Facing a weakening peso, Mexico raised interest rates on Thursday. Banco de Mexico, the nation’s central bank, raised its rate by half a percentage point to 4.25%, higher than projected.

According to Jose Rodriguez, VP of Payments for cryptocurrency exchange Bitso, this is because the peso has fallen on hard times and is performing poorly against other currencies.

He says:

“Mexican peso has had one of the worst slumps, without having an internal financial crisis like in 1994 with the "Tequila effect". Becoming one of the worst performing currencies in the last months against USD.”

A rate hike during inopportune times

While this rate hike is intended to help stave off the chance of runaway inflation, Rodriguez thinks that it will have a harmful effect on the Mexican economy.

He says:

“Although the Mexican President and Finance Minister are very optimistic about the domestic economy, it will have an effect on inflation, prices and consumers.”
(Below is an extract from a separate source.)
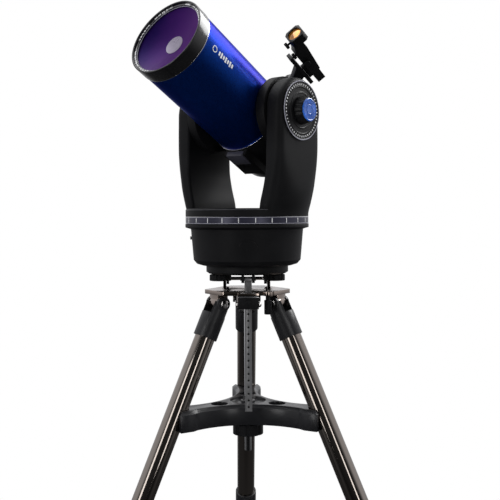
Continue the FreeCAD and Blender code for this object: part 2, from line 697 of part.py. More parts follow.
def finder_body():
    body = side_plate([(141, -42), (156.5, -42), (157.2, -19), (159.5, -17), (166, 38),
                       (166, HOOD_BACK_S + 1), (HOOD_LOW, HOOD_BACK_S + 1), (144, 44), (141, 40)],
                      BODY_HALF)
    sight = box(153, 190, -6.5, 6.5, -12, HOOD_BACK_S + 2)
    hood = box(HOOD_LOW, HOOD_TOP, -HOOD_HALF, HOOD_HALF, HOOD_BACK_S, HOOD_FRONT_S)
    corners = [e for e in hood.Edges if abs(e.Vertexes[0].Z - e.Vertexes[-1].Z) > 1]
    hood = hood.makeChamfer(5.0, corners)
    foot = box(CRADLE_TOP + 0.4, 142, -4, 4, -26, 4)
    body = body.cut(sight).fuse(hood).fuse(foot)
    window = Part.makeCylinder(WINDOW_R, 30, V(WINDOW_X, 0, HOOD_BACK_S - 2))
    body = body.cut(window.cut(box(100, 153, -20, 20, 0, HOOD_BACK_S)))
    body = body.cut(x_cylinder(2.0 + FIT, 139, 151, 0, TILT_SCREW_S))
    body = body.cut(x_cylinder(2.0 + FIT, HOOD_LOW - 3, 151, 0, HOOD_SCREW_S))
    return finder_place(body.cut(y_cylinder(1.5 + FIT, -20, -7.5, DIMMER_X, DIMMER_S)))


def finder_lens():
    return finder_place(Part.makeCylinder(WINDOW_R, 2.4, V(WINDOW_X, 0, HOOD_FRONT_S - 5)))


def finder_screw(s, head, low, high):
    """A knurled thumbscrew across the finder: its head's underside, and its shaft's two ends."""
    screw = moved(lobed(6.0, 9, head, head + 5.6, 0.7), turn((0, 1, 0), 90, (0, 0, s)))
    return finder_place(screw.fuse(x_cylinder(2.0, low, high, 0, s)))


def finder_switch():
    knob = moved(lobed(6.0, 8, 11.4, 16.4, 0.8), turn((1, 0, 0), 90, (DIMMER_X, 0, DIMMER_S)))
    return finder_place(knob.fuse(y_cylinder(1.5, -12, -8, DIMMER_X, DIMMER_S)))


def build():
    pieces = {
        "tripod_head": tripod_head(),
        "pivot_pins": pivot_pins(),
        "center_rod": center_rod(),
        "bar_guide": bar_guide(),
        "latitude_lock_knob": latitude_lock_knob(),
        "spreader_tray": spreader_tray(),
        "spreader_knob": spreader_knob(),
        "tilt_plate": tilt_plate(),
        "latitude_bar": latitude_bar(),
        "attachment_knob_left": attachment_knob(-50),
        "attachment_knob_right": attachment_knob(50),
        "drive_base": drive_base(),
        "control_panel": control_panel(),
        "power_switch": power_switch(),
        "azimuth_circle": azimuth_circle(),
        "azimuth_lock_lever": azimuth_lock_lever(),
        "azimuth_gear": azimuth_gear(),
    }
    for name, angle in LEG_ANGLES.items():
        hang = leg_placement(angle)
        pieces["leg_yoke_" + name] = moved(leg_yoke(), hang)
        pieces["leg_tube_" + name] = moved(leg_tube(), hang)
        pieces["leg_collar_" + name] = moved(leg_collar(), hang)
        pieces["leg_lock_knob_" + name] = moved(leg_lock_knob(), hang)
        pieces["leg_inner_tube_" + name] = moved(leg_inner_tube(), hang)
        pieces["leg_foot_" + name] = leg_foot(angle)
    right = arm(1)
    left = arm(-1)
    fork = {"right_arm": right, "left_arm": left, "fork_base": fork_base([right, left])}
    for name, shape in fork.items():
        pieces[name] = moved(shape, fork_placement())
    tube = {
        "optical_tube": optical_tube(),
        "front_cell": front_cell(),
        "retaining_ring": retaining_ring(),
        "corrector_lens": corrector_lens(),
        "secondary_spot": secondary_spot(),
        "rear_housing": rear_housing(),
        "rear_cell": rear_cell(),
        "primary_mirror": primary_mirror(),
        "baffle_tube": baffle_tube(),
        "flip_mirror": flip_mirror(),
        "focus_knob": focus_knob(),
        "eyepiece_holder": eyepiece_holder(),
        "eyepiece": eyepiece(),
        "eyepiece_thumbscrew": eyepiece_thumbscrew(),
        "altitude_circle": altitude_circle(),
        "altitude_lock_knob": altitude_lock_knob(),
        "finder_bracket": finder_bracket(),
        "finder_body": finder_body(),
        "finder_lens": finder_lens(),
        "finder_screw_front": finder_screw(HOOD_SCREW_S, 137.0, 142, 149.5),
        "finder_screw_rear": finder_screw(TILT_SCREW_S, 134.7, 128, 149.5),
        "finder_switch": finder_switch(),
    }
    for name, shape in tube.items():
        pieces[name] = moved(shape, tube_placement())
    return pieces


os.makedirs("parts", exist_ok=True)
for node, shape in build().items():
    if shape.isNull() or not shape.isValid():
        raise ValueError(node + " is not a valid solid")
    shape.exportStep("parts/" + node + ".step")
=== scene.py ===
"""The looks of a fork-mounted telescope on its tripod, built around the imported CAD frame.

Pieces are drawn in millimetres in local frames. All but FLOOR start at a joint of the frame:
  TUBE: on the altitude axis, X along that axis, Z along the optical axis towards the front
  FORK: on the altitude axis, X along that axis, Z straight up
  NEAR: at the same place, with its axes parallel to the part's own
  SIDE: at the same place, X straight up, Z out along the altitude axis through the lock knob
  LEGS: one for each leg, on its pivot, Z up the leg, X across the leg
  FLOOR: the part's own frame
"""

import json
import math

import bmesh
import bpy
from mathutils import Matrix, Vector

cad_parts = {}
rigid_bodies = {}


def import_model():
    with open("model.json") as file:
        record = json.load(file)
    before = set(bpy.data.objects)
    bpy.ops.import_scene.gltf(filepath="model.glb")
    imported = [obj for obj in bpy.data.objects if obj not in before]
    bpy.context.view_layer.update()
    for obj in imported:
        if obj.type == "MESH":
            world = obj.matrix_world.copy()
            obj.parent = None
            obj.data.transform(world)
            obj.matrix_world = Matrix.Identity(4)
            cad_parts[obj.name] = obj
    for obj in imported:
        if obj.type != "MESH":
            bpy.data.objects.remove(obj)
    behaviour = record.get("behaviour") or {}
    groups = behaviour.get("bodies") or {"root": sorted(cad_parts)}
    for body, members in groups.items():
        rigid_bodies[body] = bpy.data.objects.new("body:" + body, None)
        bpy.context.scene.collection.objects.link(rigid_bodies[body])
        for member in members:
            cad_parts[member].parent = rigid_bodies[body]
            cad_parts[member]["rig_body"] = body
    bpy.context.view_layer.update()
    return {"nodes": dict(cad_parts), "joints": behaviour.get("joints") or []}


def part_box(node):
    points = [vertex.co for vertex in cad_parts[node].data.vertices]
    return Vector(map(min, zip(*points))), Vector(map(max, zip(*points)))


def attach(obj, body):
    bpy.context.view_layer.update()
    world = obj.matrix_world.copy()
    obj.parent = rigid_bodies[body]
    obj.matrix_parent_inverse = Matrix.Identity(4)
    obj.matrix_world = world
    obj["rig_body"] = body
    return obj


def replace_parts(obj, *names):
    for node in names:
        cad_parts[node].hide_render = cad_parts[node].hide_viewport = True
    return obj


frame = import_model()
joints = {joint["name"]: joint for joint in frame["joints"]}
nodes = frame["nodes"]
MM = 0.001
TAU = 2 * math.pi


# ---------------------------------------------------------------- local frames

def local_frame(origin, x, z):
    """A millimetre frame at origin with the given X and Z directions."""
    x = Vector(x).normalized()
    z = Vector(z).normalized()
    y = z.cross(x).normalized()
    turn = Matrix((x, y, z)).transposed().to_4x4()
    return Matrix.Translation(Vector(origin)) @ turn @ Matrix.Scale(MM, 4)


ALTITUDE = joints["altitude_turn"]
ACROSS = -Vector(ALTITUDE["axis"])
TUBE = local_frame(ALTITUDE["pos_m"], ACROSS, joints["focus_turn"]["axis"])
FORK = local_frame(ALTITUDE["pos_m"], ACROSS, (0, 0, 1))
NEAR = local_frame(ALTITUDE["pos_m"], (1, 0, 0), (0, 0, 1))
SIDE = local_frame(ALTITUDE["pos_m"], (0, 0, 1), ACROSS)
FLOOR = Matrix.Scale(MM, 4)
LEGS = {}
for side in ("back", "left", "right"):
    fold = joints["leg_" + side + "_fold"]
    along = -Vector(joints["leg_" + side + "_extend"]["axis"])
    LEGS[side] = local_frame(fold["pos_m"], -Vector(fold["axis"]), along)
ALT_Z = ALTITUDE["pos_m"][2] / MM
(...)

Jose Rodriguez, VP of Payments for cryptocurrency exchange Bitso

Marco Montes Neri, CEO of Saldo Inc, concurs that the rate hike will hurt Mexican economic activity, particularly at the present moment of uncertainty.

He explains:

“The increase rates was very unexpected, especially because the economy is not growing. And we can say it was only driven by the fear of the dollar appreciation. That's not good news as it's not a sustainable strategy.”

Rodriguez sees this as a departure from the usual Mexican central bank policy of shadowing the actions of the US Federal Reserve.

Rodriguez says:

“Normally economic decisions like interest rates hikes in Mexico are linked to the USA. We see an interesting move in Banxicos rate rise above market expectations and making an independent movement from the FED. This made an immediate effect on the exchange rate, making a short correction.”

Peso collapse triggering a move to USD and Bitcoin

According to Neri, the weakening peso will cause a shift to assets denominated in dollars, as well as Bitcoin. Neri says that people “will move first to the USD as a store of value mechanism and Bitcoin related companies have been building apps to serve that need.”

Bitcoin presents a good alternative to weak government currencies, especially in uncertain times. However, while this opportunity holds true in Mexico, poor access to internet and a lack of education on cryptocurrency prevents many from participating.

Neri concludes:

“Startups may be faster offering wallets denominated in dollars compatible with btc and some tech savvy people will definitely see an incentive to adopt it. But still is a niche. Unfortunately, connectivity in Mexico prevents for most of the population have access to these tools.”